Des voix s’élèvent du côté de certains pouvoirs publics pour faire payer la crise à la population avec, par exemple, le lancement de crowdfunding. Ce type de financement relève cependant d’un mix entre optimisation fiscale pour les entreprises et une forme de charité ciblée sur quelques projets. Nous insistons sur le fait qu’il est nécessaire d’obtenir des solutions structurelles et des sources de financement pérennes tant la culture était déjà en situation précaire. Ces financements devront être portés par les épaules les plus larges de notre pays. Nous pensons aux multinationales, notamment aux GAFAM (Google, Apple, Facebook, Amazon, Microsoft), et aux multimillionnaires.
Certains pays ont déjà pris des mesures fortes pour soutenir les travailleurs et travailleuses de la culture. En Norvège par exemple, une mesure a été prise l’année dernière déjà pour indemniser les freelances sur la base de leurs revenus. Ce type de protection pourrait également être introduit ici.
L’Allemagne, quant à elle, a dégagé un budget de 50 milliards d’euros pour venir en aide au secteur culturel. Si ce montant était ramené à la population de la Fédération Wallonie-Bruxelles ou de la Belgique, on parlerait respectivement de 2,6 ou 6,9 milliards d’euros. On est loin du compte. À ce jour, et pas seulement en termes financiers, aucune réponse concrète suffisante n’a été apportée par les pouvoirs publics aux demandes des acteurs et actrices de la culture.
Pour soutenir le secteur culturel en Belgique, nous défendons la mise en place par les pouvoirs publics de 5 mesures d’urgence :
– La création d’un système en ligne, unique et centralisé, pour que les artistes, technicien.nes et associations du secteur culturel puissent enregistrer leurs pertes financières.

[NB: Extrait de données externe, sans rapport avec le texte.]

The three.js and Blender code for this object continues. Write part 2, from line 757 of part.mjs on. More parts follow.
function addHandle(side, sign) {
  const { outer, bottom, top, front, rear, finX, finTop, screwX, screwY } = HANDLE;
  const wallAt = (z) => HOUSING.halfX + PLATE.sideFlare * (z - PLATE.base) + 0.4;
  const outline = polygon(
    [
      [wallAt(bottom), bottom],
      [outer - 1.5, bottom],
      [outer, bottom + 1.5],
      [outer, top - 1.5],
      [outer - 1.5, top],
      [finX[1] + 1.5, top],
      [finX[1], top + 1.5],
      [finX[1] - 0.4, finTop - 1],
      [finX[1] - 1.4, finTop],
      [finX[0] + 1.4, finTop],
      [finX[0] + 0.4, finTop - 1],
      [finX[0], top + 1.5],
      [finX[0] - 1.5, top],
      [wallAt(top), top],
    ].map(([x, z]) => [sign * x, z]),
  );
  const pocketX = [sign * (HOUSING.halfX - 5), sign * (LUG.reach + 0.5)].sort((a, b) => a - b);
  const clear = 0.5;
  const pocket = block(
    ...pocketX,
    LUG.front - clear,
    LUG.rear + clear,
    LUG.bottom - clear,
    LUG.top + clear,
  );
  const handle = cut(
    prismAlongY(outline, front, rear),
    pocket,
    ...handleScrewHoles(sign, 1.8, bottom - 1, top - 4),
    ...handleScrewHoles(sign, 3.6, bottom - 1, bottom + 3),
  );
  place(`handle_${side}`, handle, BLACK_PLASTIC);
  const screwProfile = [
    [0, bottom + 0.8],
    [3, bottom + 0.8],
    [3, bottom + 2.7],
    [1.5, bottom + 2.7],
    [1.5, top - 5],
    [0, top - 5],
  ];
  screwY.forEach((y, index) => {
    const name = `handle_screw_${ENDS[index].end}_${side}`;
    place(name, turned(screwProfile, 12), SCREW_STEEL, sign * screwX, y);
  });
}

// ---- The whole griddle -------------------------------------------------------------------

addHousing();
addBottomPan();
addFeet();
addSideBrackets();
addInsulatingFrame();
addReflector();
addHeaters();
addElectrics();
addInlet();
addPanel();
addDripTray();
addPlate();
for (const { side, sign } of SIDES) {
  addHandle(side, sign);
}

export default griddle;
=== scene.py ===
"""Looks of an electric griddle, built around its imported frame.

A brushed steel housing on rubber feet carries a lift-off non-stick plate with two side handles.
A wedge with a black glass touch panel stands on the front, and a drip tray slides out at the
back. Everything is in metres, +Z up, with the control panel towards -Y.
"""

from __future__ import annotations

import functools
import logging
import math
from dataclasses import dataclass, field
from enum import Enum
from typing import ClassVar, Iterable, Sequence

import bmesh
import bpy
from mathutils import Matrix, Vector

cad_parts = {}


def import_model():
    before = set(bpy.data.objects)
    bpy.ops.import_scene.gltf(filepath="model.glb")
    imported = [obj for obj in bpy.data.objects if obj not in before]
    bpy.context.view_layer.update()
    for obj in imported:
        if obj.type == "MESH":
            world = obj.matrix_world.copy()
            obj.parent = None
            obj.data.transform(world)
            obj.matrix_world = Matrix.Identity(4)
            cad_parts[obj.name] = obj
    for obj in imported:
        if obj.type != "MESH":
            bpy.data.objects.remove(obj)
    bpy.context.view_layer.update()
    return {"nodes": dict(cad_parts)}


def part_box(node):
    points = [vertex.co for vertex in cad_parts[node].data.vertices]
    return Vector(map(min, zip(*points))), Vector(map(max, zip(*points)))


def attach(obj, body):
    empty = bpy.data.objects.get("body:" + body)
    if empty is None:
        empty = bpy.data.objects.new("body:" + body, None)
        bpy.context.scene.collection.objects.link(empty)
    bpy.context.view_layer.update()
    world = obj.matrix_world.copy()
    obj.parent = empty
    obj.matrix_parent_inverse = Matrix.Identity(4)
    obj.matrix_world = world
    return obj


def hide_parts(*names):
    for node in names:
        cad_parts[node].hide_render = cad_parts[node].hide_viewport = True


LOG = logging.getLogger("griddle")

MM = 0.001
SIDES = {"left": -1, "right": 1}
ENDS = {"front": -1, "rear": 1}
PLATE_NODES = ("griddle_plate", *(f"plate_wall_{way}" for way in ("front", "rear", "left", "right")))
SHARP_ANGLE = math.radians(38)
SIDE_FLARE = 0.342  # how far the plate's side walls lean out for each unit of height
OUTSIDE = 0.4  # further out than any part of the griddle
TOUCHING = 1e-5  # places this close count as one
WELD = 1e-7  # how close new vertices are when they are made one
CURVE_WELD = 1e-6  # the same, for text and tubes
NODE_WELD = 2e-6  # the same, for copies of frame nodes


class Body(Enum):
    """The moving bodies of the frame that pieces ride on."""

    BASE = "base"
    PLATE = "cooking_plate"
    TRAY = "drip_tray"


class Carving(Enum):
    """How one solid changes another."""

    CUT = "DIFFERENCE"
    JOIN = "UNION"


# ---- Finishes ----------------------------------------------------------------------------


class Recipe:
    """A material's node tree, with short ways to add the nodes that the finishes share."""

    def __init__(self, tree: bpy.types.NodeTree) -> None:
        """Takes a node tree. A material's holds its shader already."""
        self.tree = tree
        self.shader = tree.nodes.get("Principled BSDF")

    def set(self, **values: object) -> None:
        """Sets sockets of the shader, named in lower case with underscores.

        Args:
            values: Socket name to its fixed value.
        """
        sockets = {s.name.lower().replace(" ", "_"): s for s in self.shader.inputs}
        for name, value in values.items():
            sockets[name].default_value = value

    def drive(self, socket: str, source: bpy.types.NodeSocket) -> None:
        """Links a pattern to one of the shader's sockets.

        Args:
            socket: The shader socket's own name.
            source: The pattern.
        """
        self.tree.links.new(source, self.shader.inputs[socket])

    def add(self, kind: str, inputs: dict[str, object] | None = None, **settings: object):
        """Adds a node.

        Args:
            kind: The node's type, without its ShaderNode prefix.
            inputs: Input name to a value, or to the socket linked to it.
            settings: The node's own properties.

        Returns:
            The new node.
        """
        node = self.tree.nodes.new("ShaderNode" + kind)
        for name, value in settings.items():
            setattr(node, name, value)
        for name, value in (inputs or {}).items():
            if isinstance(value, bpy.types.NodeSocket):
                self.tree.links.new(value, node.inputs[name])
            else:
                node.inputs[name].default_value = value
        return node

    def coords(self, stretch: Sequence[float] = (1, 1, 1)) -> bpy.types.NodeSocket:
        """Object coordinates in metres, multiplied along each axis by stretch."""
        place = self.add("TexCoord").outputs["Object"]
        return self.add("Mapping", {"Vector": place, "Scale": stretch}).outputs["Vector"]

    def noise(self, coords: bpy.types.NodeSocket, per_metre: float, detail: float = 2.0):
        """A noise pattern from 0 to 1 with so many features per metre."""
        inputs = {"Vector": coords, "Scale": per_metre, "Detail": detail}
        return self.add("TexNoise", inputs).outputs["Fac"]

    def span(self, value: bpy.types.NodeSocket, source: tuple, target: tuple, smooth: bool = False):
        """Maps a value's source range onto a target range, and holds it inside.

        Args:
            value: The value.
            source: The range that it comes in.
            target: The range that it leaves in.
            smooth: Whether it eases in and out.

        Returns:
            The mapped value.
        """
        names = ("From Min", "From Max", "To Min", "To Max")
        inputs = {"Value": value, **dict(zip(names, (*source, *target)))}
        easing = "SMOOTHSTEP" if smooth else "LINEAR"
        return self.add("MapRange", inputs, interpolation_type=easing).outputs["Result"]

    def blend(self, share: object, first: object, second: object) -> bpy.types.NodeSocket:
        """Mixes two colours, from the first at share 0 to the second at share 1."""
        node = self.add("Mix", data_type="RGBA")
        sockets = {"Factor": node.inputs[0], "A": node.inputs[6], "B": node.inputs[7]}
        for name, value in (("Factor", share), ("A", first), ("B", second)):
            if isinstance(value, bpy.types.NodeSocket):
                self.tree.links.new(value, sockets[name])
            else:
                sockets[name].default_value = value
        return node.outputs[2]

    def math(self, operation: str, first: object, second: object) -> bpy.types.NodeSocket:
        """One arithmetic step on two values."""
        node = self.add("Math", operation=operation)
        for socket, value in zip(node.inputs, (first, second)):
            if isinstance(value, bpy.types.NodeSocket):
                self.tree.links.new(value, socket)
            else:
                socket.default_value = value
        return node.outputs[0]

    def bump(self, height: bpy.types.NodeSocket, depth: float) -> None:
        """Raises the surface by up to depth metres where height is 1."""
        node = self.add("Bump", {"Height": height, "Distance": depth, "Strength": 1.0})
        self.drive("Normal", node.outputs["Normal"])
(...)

– Immuniser le statut d’artiste, c’est-à-dire prendre en compte les prestations annulées pour le renouvellement et l’octroi du statut d’artiste et, de manière plus large, empêcher toutes les sanctions de l’ONEM pour les demandeurs et demandeuses d’emploi durant la crise sanitaire.
– Élargir le chômage temporaire pour force majeure à tous les travailleurs et travailleuses sans exception, en prenant en compte les spécificités liées au secteur (intermittence, contrats très courts et signés tardivement), afin que personne ne soit laissé sur le carreau.
– Mettre en place un fonds de solidarité exceptionnel pour couvrir les pertes de tous les travailleurs et travailleuses de la culture à hauteur de 100 % de leurs revenus qu’ils soient employé.es, artistes ou freelances. Nous proposons un revenu minimum supérieur au seuil de pauvreté et un plafond équivalent au salaire moyen.
– Créer une cellule d’accompagnement, de conseil et de soutien administratif et juridique pour les travailleurs et travailleuses ainsi que les petites structures du secteur culturel.
Au-delà de la crise
Enfin, les signataires de cet appel demandent que les mesures qui seront prises pour faire face à l’urgence soient pérennisées au-delà de la crise pour permettre aux travailleurs et travailleuses de la culture d’obtenir un véritable statut et une plus grande sécurité d’emploi à l’instar des travailleurs et travailleuses d’autres secteurs.